God’s field is faith, but perhaps those of us who labor in it need to see why the harvest is waning. Not to stretch a metaphor to breaking, but farmers often let their fields go fallow, un-planted, for a season to renew the field’s fertility. No matter how hard we work the land, ultimately the land, and God, works us.

When I was a deep-sea scallop fisherman, I never got seasick during our little boat’s endless tilting, 20 miles out to sea: and I think it is becoming a time of sea legs for all of us. (By the way, architects and deep sea fisherman share the highest suicide rate, and I am both.) Just like on my boat, and in the Bible, there are signs of the tilt in our world. If the world is tilting, it is tilting because God is tilting it. The Next Church cannot be anything that changes who we have been, that ancient connection to our humanity. If we pretend the tilt is our own, and not His, we are simply lost.

Six months ago, Notre Dame burned in the most secular part of Western Civilization — central France. We were all crushed. Faith in things, and buildings, even sacred buildings, has a shelf life. Just like us. In the creation of who we are, there is often a prosaic checklist of achievements and setbacks. But the centuries-long task of creating a place based on faith is itself a wrestling match between the secular and the sacred. A bit like faith itself.

We trust that the flying buttresses of career, love, and worth will make all this construction here, now, worth it. But none of it earns any love, no matter how joyous our expression is. The unending truth of God in our lives is nothing we can construct. It is already there. But architects like me, and humans like you, also want to cast our faith in amber: change somehow is more fear than faith. There are an infinite number of reasons Not To Build Anything.

There is risk — you can go broke, what is built can fail, it can be ugly. Every human endeavor can fail: but we think that our buildings are with all of us forever. Humans, you and me, are the only being that knows what failure is.

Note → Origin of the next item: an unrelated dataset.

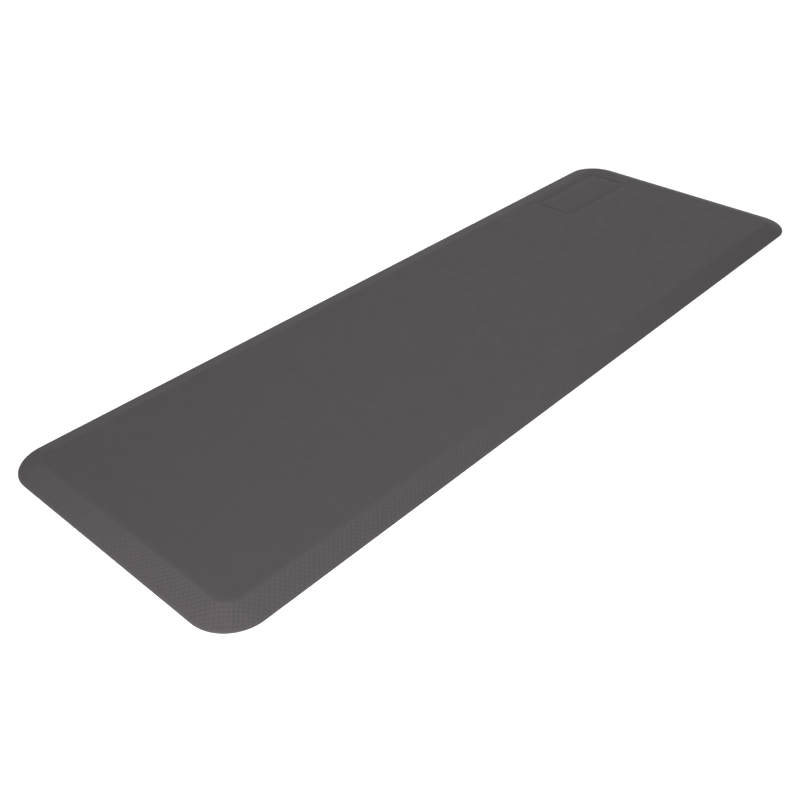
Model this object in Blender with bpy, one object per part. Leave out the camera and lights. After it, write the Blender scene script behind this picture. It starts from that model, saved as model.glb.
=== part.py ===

Jesus was human like you and me. But he was also beyond humanity. Jesus, to me, was a third way: beyond the despair of humanity, and the daunting intimidation of the infinite, he was the hope of both humanity and the unmerited grace of God. Churches, like Jesus, really are a third thing, a third reality beyond buildings and people, evoking God in the world.

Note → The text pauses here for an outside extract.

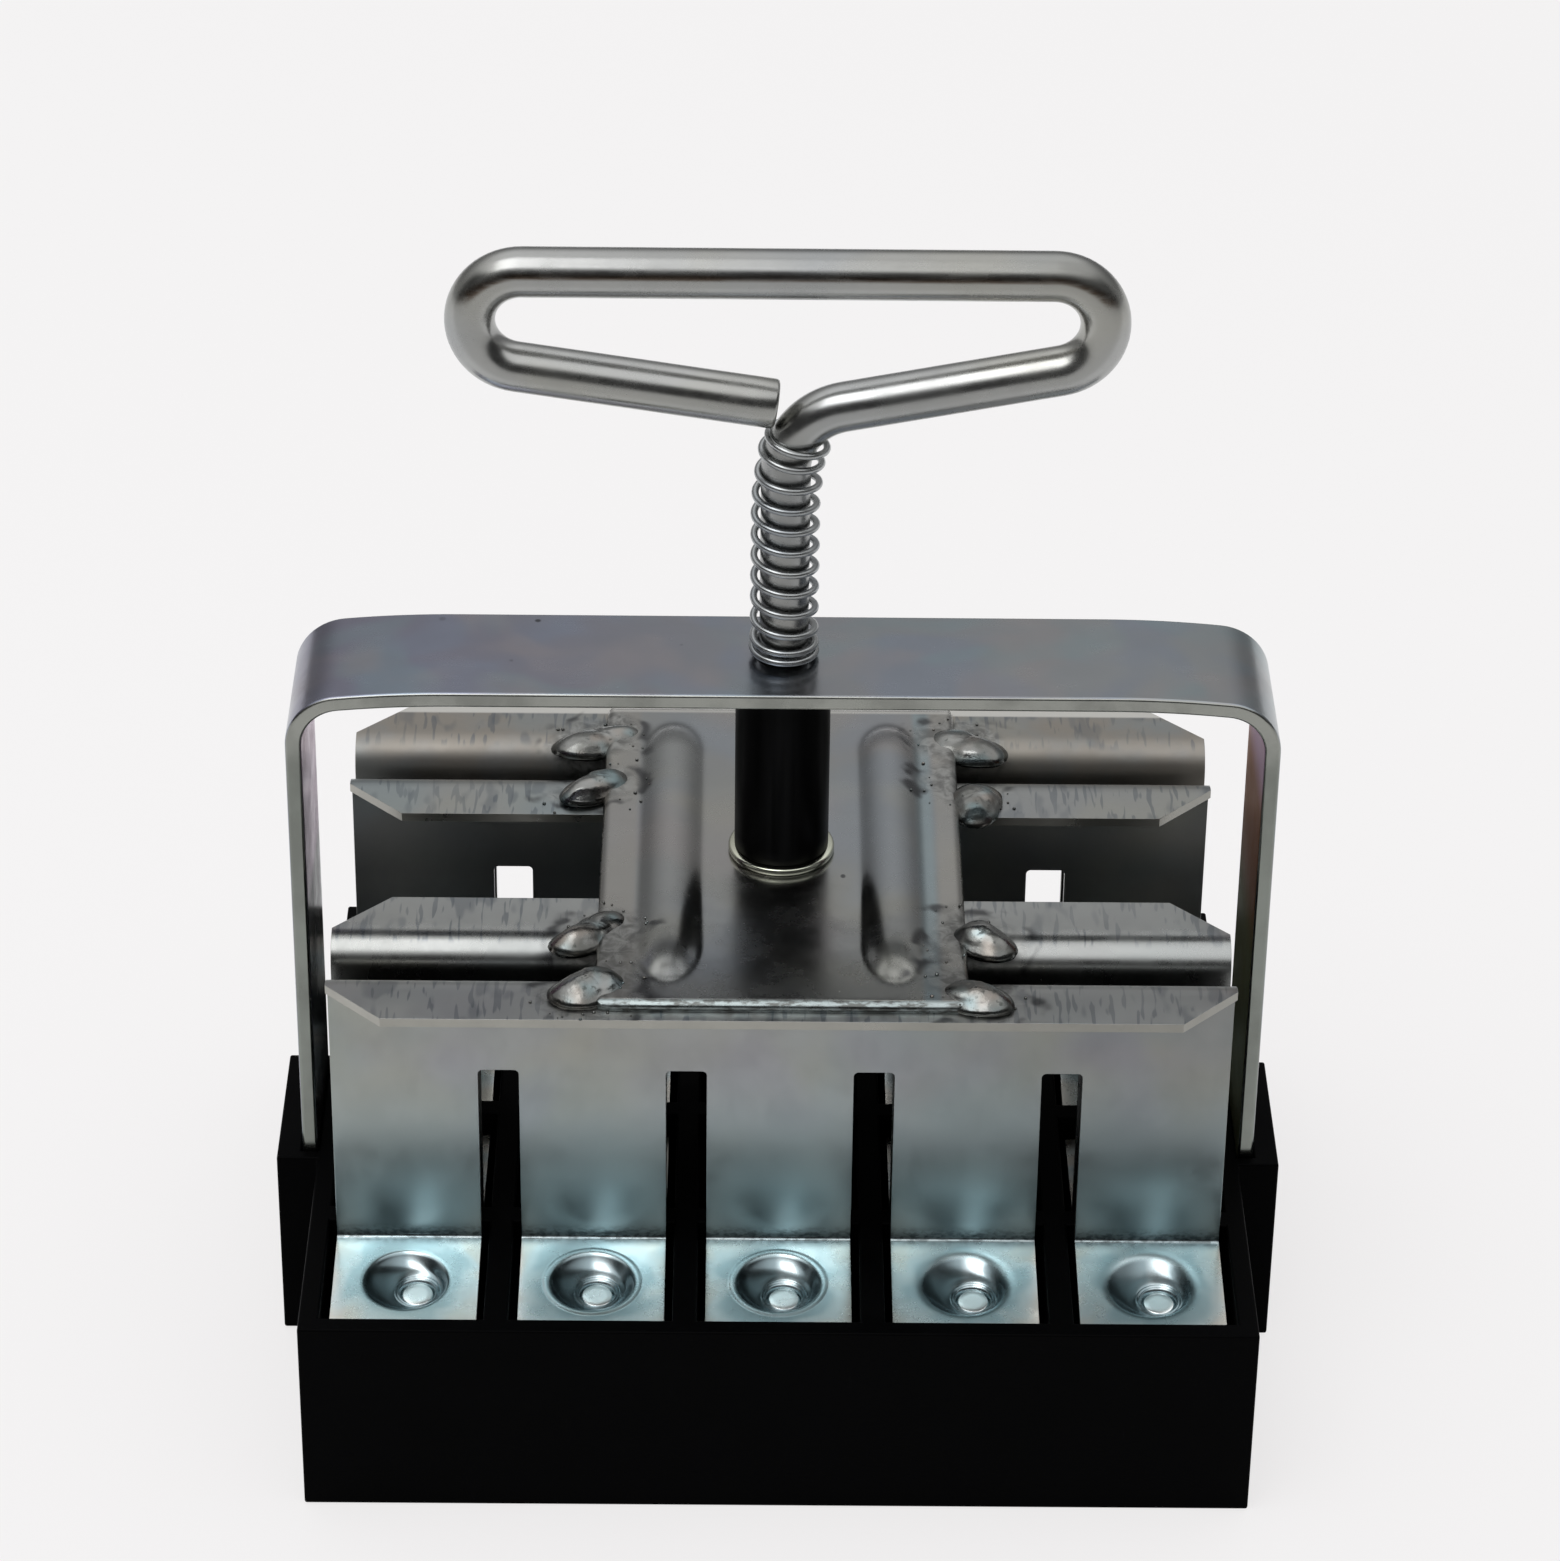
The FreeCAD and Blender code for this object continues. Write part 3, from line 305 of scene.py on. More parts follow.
class Shader:
    """A material with one Principled shader, and short calls for the nodes that feed it."""

    def __init__(self, name):
        self.material = bpy.data.materials.new(name)
        self.material.use_nodes = True
        self.nodes = self.material.node_tree.nodes
        self.links = self.material.node_tree.links
        self.surface = self.nodes["Principled BSDF"]
        self.place = self.nodes.new("ShaderNodeTexCoord").outputs["Object"]

    def link(self, source, target):
        if isinstance(source, bpy.types.NodeSocket):
            self.links.new(source, target)
        else:
            target.default_value = source

    def work(self, kind, operation, values):
        """Outputs of a node that does one operation on the values."""
        node = self.nodes.new(kind)
        node.operation = operation
        for value, socket in zip(values, node.inputs):
            self.link(value, socket)
        return node.outputs

    def math(self, operation, *values):
        return self.work("ShaderNodeMath", operation, values)[0]

    def vector(self, operation, *values):
        outputs = self.work("ShaderNodeVectorMath", operation, values)
        return outputs["Value" if operation in ("DISTANCE", "LENGTH") else "Vector"]

    def both(self, *shares):
        """Product of the shares."""
        result = shares[0]
        for share in shares[1:]:
            result = self.math("MULTIPLY", result, share)
        return result

    def noise(self, factors, detail=3.0, roughness=0.55, distortion=0.0, offset=0.0):
        """Noise whose waves are about 1 / factor millimetres, with one factor or one for each axis."""
        node = self.nodes.new("ShaderNodeTexNoise")
        settings = {"Scale": 1.0, "Detail": detail, "Roughness": roughness, "Distortion": distortion}
        for name, value in settings.items():
            node.inputs[name].default_value = value
        place = self.vector("MULTIPLY", self.place, [factor / MM for factor in three(factors)])
        self.links.new(self.vector("ADD", place, three(offset)), node.inputs["Vector"])
        return node.outputs["Fac"]

    def reading(self, name):
        """Place along "X", "Y" or "Z" in millimetres, or the surface normal's part "NX", "NY" or "NZ"."""
        split = self.nodes.new("ShaderNodeSeparateXYZ")
        if name.startswith("N"):
            self.links.new(self.nodes.new("ShaderNodeNewGeometry").outputs["Normal"], split.inputs[0])
            return split.outputs[name[1]]
        self.links.new(self.place, split.inputs[0])
        return self.math("DIVIDE", split.outputs[name], MM)

    def ramp(self, value, low, high, start=0.0, end=1.0):
        """A value or a named reading, from low to high, turned into start to end and held at both ends."""
        node = self.nodes.new("ShaderNodeMapRange")
        node.interpolation_type = "SMOOTHSTEP"
        value = self.reading(value) if isinstance(value, str) else value
        for socket, number in zip(node.inputs, (value, low, high, start, end)):
            self.link(number, socket)
        return node.outputs["Result"]

    def band(self, value, outer_low, inner_low, inner_high, outer_high):
        """Share that is 1 between the two inner places and 0 beyond the outer ones."""
        return self.both(self.ramp(value, outer_low, inner_low), self.ramp(value, outer_high, inner_high))

    def mix(self, share, first, second, blend="MIX"):
        """Colour between first and second."""
        node = self.nodes.new("ShaderNodeMix")
        node.data_type = "RGBA"
        node.blend_type = blend
        self.link(share, node.inputs["Factor"])
        for socket, colour in zip((node.inputs["A"], node.inputs["B"]), (first, second)):
            self.link(colour if isinstance(colour, bpy.types.NodeSocket) else (*colour, 1.0), socket)
        return node.outputs["Result"]

    def bump(self, height, distance):
        """Bump from a height of 0 to 1 that stands for a distance in millimetres."""
        node = self.nodes.new("ShaderNodeBump")
        node.inputs["Strength"].default_value = 1.0
        node.inputs["Distance"].default_value = distance * MM
        self.links.new(height, node.inputs["Height"])
        self.links.new(node.outputs["Normal"], self.surface.inputs["Normal"])

    def set(self, **values):
        for name, value in values.items():
            self.link((*value, 1.0) if isinstance(value, tuple) else value,
                      self.surface.inputs[name.replace("_", " ")])


def weld_places():
    return [sum(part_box(f"weld_r{row}_{side}"), Vector()) / 2 for row in range(1, ROWS + 1) for side in SIDES]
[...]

Just like Ray Kinsella, architects, and all the rest of us, are easily seduced by the idea that “if you build it, they will come.” We think that if we can control anything, we can save it. Can we? We think we can make this world what we want it to be. We architects find many ways to say, “Let us make Beauty and Get Out of the Way.” But humans, architects or not, did not make this world, so we cannot make the next one, nor can we preserve the one we are comfortable with. But we can make things.

But we have to listen. It is hard to listen. It is easier to circle the wagons to protect ourselves or act out. Just ask any architect. Architects either listen to our culture or their buildings fail. Without listening, relevance becomes impossible. How can we be both noun, the shape God is creating, and how can we be simultaneously the verb, to dare to shape our church? I do not know. But we are here, together, and God is speaking to all of us.